Augustiner Stammhaus (Munich)
Munich is one of the beer capitals of the world, as Oktoberfest is held every year between mid-September and early October. But even if you don’t go there during this “high festival”, you can still go to a popular restaurant & beer hall, like Augustiner Stammhaus, where you must try a glass of Augustiner. The monks in the monastery next to the city’s cathedral started brewing it in 1328. Connoisseurs declare that this beer is the “Champagne of Beers”. It also complies with the so-called beer “Purity Law” of 1516, which stated that you should only use water, malted barley and hops to make beer. This beer bar is easy to find as it’s situated on a pedestrian street in the city centre, in a beautiful 1829 historic building. As well as a very frothy glass of beer, you can enjoy typical local dishes such as pork knuckle, homemade sausages, breaded steak and “apfelstrudel”.

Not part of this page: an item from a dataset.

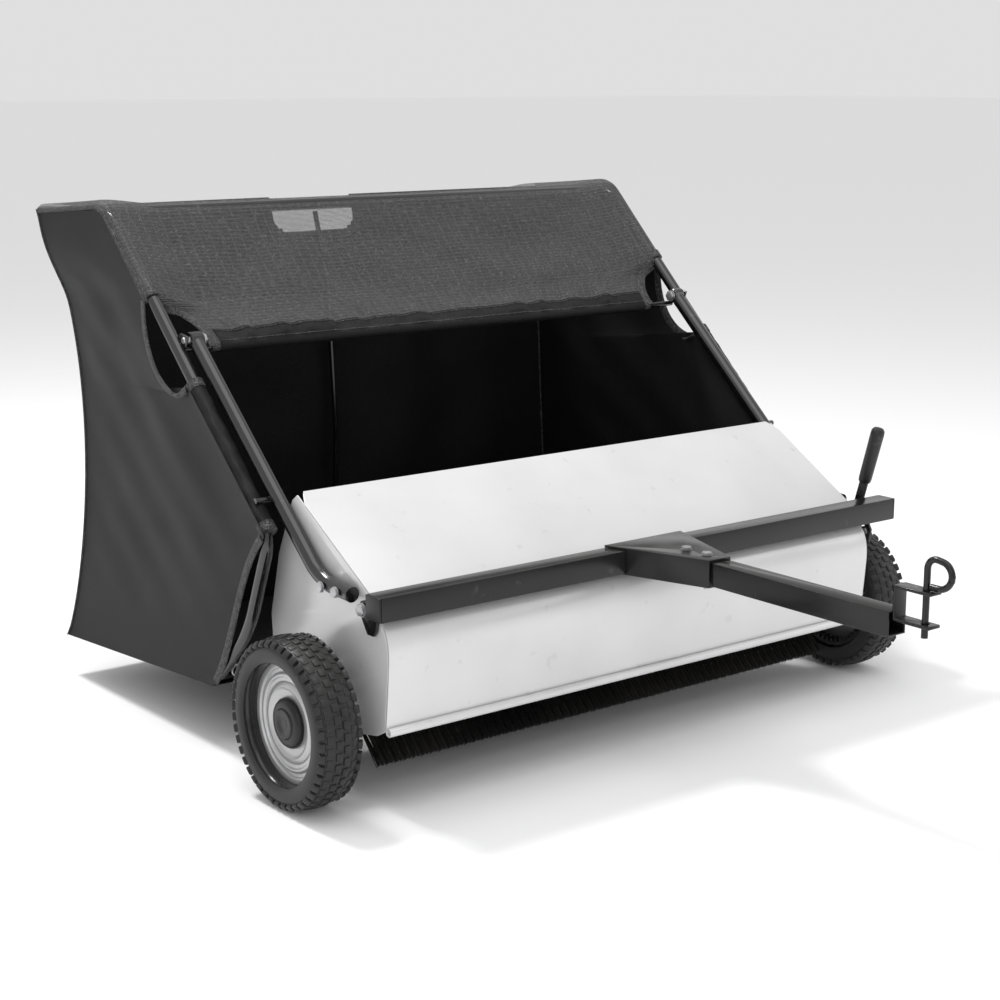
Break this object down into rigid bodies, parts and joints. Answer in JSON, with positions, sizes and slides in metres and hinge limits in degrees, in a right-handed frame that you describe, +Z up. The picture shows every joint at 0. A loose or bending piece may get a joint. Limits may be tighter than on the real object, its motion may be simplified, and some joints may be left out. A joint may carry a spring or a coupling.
{
  "type": "lawn sweeper",
  "caption": "Tow-behind lawn sweeper: a wheel-driven brush in a curved grey steel housing throws leaves into a tipping black fabric hopper behind it.",
  "frame": {"origin": "on the ground, at the middle of the bounding box's bottom face", "axes": "+X across the machine, +Y from the hitch to the hopper's back, +Z up"},
  "size_m": [1.296, 1.6436, 0.893],
  "materials": {
    "tyre": "matt moulded rubber with a block tread",
    "silver_paint": "light grey satin powder coat",
    "black_paint": "semi-gloss black powder coat",
    "black_plastic": "satin moulded plastic",
    "zinc_plate": "bright zinc plate",
    "bristle": "stiff polypropylene bristle",
    "grip_rubber": "smooth dipped vinyl",
    "mesh_cloth": "coarse woven vinyl-coated mesh",
    "coated_cloth": "smooth coated polyester, matt"
  },
  "bodies": {
    "chassis": {"side_plate_left": "silver_paint", "side_plate_right": "silver_paint", "hood": "silver_paint", "front_cover": "silver_paint", "rear_tie_rod": "black_paint", "bush_left": "black_plastic", "bush_right": "black_plastic", "axle_left": "zinc_plate", "axle_right": "zinc_plate", "arm_left": "black_paint", "arm_right": "black_paint", "arm_bolt_front_left": "zinc_plate", "arm_bolt_front_right": "zinc_plate", "arm_bolt_rear_left": "zinc_plate", "arm_bolt_rear_right": "zinc_plate", "hitch_bolt_left": "zinc_plate", "hitch_bolt_right": "zinc_plate", "lever_bolt": "zinc_plate"},
    "wheel_left": {"tyre_left": "tyre", "rim_left": "silver_paint", "ring_gear_left": "black_plastic", "hub_cap_left": "black_plastic"},
    "wheel_right": {"tyre_right": "tyre", "rim_right": "silver_paint", "ring_gear_right": "black_plastic", "hub_cap_right": "black_plastic"},
    "brush": {"brush_shaft": "black_paint", "brush_row_1": "bristle", "brush_row_2": "bristle", "brush_row_3": "bristle", "brush_row_4": "bristle", "pinion_left": "zinc_plate"},
    "pinion_right": {"pinion_right": "zinc_plate"},
    "hitch": {"cross_tube": "black_paint", "end_plug_left": "black_plastic", "end_plug_right": "black_plastic", "tongue": "black_paint", "gusset_top": "black_paint", "gusset_bottom": "black_paint", "tongue_bolt_rear": "zinc_plate", "tongue_bolt_front": "zinc_plate", "clevis": "black_paint"},
    "hitch_pin": {"hitch_pin": "zinc_plate"},
    "lever": {"height_lever": "black_paint", "lever_grip": "grip_rubber"},
    "hopper": {"hopper_side_tube_left": "black_paint", "hopper_side_tube_right": "black_paint", "pivot_pin_left": "zinc_plate", "pivot_pin_right": "zinc_plate", "hopper_rear_tube": "black_paint", "hopper_ridge_tube": "black_paint", "hopper_lip_rod": "black_paint", "hopper_front_tube": "black_paint", "hopper_rear_stay": "black_paint", "bag_side_left": "coated_cloth", "bag_side_right": "coated_cloth", "bag_back": "coated_cloth", "bag_bottom": "coated_cloth", "bag_top": "mesh_cloth", "bag_flap": "mesh_cloth"}
  },
  "joints": [
    {"name": "wheel_left_spin", "type": "hinge", "parent": "chassis", "child": "wheel_left", "pos_m": [-0.61, -0.06721, 0.136], "axis": [1, 0, 0], "continuous": true},
    {"name": "wheel_right_spin", "type": "hinge", "parent": "chassis", "child": "wheel_right", "pos_m": [0.61, -0.06721, 0.136], "axis": [1, 0, 0], "continuous": true},
    {"name": "brush_spin", "type": "hinge", "parent": "chassis", "child": "brush", "pos_m": [0, -0.01895, 0.1765], "axis": [1, 0, 0], "continuous": true},
    {"name": "pinion_right_spin", "type": "hinge", "parent": "chassis", "child": "pinion_right", "pos_m": [0.591, -0.01895, 0.1765], "axis": [1, 0, 0], "continuous": true},
    {"name": "hopper_dump", "type": "hinge", "parent": "chassis", "child": "hopper", "pos_m": [0, 0.33079, 0.676], "axis": [1, 0, 0], "range_deg": [0, 85]},
    {"name": "hitch_tilt", "type": "hinge", "parent": "chassis", "child": "hitch", "pos_m": [0, -0.14721, 0.318], "axis": [1, 0, 0], "range_deg": [-4, 4]},
    {"name": "height_lever", "type": "hinge", "parent": "chassis", "child": "lever", "pos_m": [0.5625, -0.12921, 0.275], "axis": [1, 0, 0], "range_deg": [-10, 10]},
    {"name": "hitch_pin_lift", "type": "slide", "parent": "hitch", "child": "hitch_pin", "axis": [0, 0, 1], "range_m": [0, 0.12]}
  ],
  "couplings": [
    {"joint": "brush_spin", "follows": "wheel_left_spin", "ratio": 4},
    {"joint": "pinion_right_spin", "follows": "wheel_right_spin", "ratio": 4},
    {"joint": "height_lever", "follows": "hitch_tilt", "ratio": 2.5}
  ]
}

’t Blauwe Theehuis (Amsterdam)
We don’t have to leave Amsterdam to find a place full of lush vegetation. Let’s go to Vondelpark, the city’s largest park and the most famous one in the country. There are lots of things to do in this 47-hectare space (the size of 47 football pitches): walk, cycle, sports, eat and drink beer at one of the outdoor cafés. If drinking beer is what you fancy, here you’ll find one of the city’s best breweries: ’t Blauwe Theehuis. We love this blue, elegant café with an amazing terrace with matching parasols. Don’t miss its own lager, which is fresh and silky-smooth. But there are other drinks on the menu too. As they belong to craft brewery Brouwerij’t IJ, they sell the full range, which you can pair with several snacks, focaccia, toast and “al taglio” pizza, any time of day.
U Fleků (Prague)
The Czech Republic is the country that consumes the most beer in the world: 157 litres per person every year. In the capital, Prague, there is high quality as well as quantity, with more than 30 craft breweries. If you want to enjoy a good “pivo” (that’s what you call it in Czech), we recommend U Fleků, which has been going for over 500 years and can boast of being the oldest brewery in the city. It comes as no surprise that it has a museum, after so many centuries making beer! Its own beer, called Flekovske, has a smooth and roasted flavour and has been there from the start. It’s worth visiting just to take a look at the wooden ceilings, rib vaults, stained-glass windows, a clock that is 250+ years old, paintings... Find a place to sit in one of the rooms on one of its two storeys, and you’ll be able to enjoy the lively atmosphere at shared tables, with live music by a band or just an accordion. As for food, they serve typical Czech dishes like sausages, pork knuckle and meat stew.
So, as you can see, if you fly to any of these five cities, you definitely won’t be thirsty! All that is left to say is have a good trip, and cheers!